After (Component-Based)

alpine_script = """
    document.addEventListener('alpine:init', () => {
        Alpine.data('viewer', () => ({
            tasks: TASKS_DATA_PLACEHOLDER,
            selectedTask: null,
            // ... state and methods
        }))
    });
""".replace("TASKS_DATA_PLACEHOLDER", tasks_json)
page.add_script(alpine_script)

Lines: ~70 (similar, but better organized)

Improvement: Same length but cleaner separation, easier to test


Overall Statistics

Template Lines Eliminated:

  • Header: 27 lines → 3 lines (89% reduction)
  • Summary Metrics: 20 lines → 8 lines (60% reduction)
  • Domain Breakdown: 18 lines → 3 lines (83% reduction)
  • Filters: 21 lines → 13 lines (38% reduction)
  • Total Template: ~330 lines → ~180 lines of component code (45% reduction)

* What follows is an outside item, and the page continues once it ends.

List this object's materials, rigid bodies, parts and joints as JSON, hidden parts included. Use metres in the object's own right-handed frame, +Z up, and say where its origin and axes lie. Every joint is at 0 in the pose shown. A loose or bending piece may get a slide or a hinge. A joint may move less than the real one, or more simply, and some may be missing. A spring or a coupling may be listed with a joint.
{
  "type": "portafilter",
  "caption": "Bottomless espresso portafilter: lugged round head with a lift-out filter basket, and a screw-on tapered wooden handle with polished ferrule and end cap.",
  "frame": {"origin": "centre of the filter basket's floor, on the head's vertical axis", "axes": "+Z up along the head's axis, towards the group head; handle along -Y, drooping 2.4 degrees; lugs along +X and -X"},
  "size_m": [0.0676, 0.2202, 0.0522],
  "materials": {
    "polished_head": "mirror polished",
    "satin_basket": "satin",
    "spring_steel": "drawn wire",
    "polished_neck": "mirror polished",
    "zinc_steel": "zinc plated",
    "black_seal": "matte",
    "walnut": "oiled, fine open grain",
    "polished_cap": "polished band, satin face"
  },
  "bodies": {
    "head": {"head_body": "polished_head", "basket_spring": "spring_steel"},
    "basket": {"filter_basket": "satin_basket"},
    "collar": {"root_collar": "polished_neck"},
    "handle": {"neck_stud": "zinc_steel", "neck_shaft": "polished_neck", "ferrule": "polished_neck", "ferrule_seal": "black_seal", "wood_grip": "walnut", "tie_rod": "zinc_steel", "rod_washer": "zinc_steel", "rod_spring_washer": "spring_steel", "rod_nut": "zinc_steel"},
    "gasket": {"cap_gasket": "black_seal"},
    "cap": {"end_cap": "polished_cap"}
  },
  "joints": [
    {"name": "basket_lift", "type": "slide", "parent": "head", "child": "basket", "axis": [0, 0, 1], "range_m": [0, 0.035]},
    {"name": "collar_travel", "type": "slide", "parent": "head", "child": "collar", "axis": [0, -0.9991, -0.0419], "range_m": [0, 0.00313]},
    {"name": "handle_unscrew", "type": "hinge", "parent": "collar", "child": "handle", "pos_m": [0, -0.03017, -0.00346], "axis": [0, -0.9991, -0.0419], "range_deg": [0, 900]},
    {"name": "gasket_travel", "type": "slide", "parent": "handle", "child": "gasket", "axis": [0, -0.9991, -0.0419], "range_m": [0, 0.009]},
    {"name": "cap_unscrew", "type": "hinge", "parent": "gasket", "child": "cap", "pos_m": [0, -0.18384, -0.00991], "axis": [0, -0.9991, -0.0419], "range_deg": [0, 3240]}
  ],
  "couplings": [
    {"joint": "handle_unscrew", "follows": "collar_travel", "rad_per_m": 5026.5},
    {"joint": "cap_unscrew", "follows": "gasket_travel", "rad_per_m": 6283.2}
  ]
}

Code Quality Improvements:

  1. Readability: Component composition is self-documenting
  2. Maintainability: Update component once, affects all viewers
  3. Testability: Each component can be unit tested
  4. Reusability: Components can be used in other viewers
  5. Type Safety: Python type hints on all component functions
  6. Consistency: All components use standard CSS classes and variables

Development Benefits:

  1. Faster Development: Compose new viewers from existing components
  2. Easier Debugging: Component boundaries make issues easier to isolate
  3. Better Collaboration: Components can be developed independently
  4. Design Consistency: Shared CSS ensures uniform appearance
  5. Documentation: Component docstrings explain usage

Conclusion

The refactor demonstrates clear wins:

  • 45% reduction in template code through component reuse
  • Consistent styling through shared CSS classes
  • Better architecture with clear separation of concerns
  • Maintained functionality - all features work correctly
  • Future-proof - easy to add new features or create new viewers

The component-based approach makes the codebase more maintainable, testable, and extensible while reducing code duplication across viewers.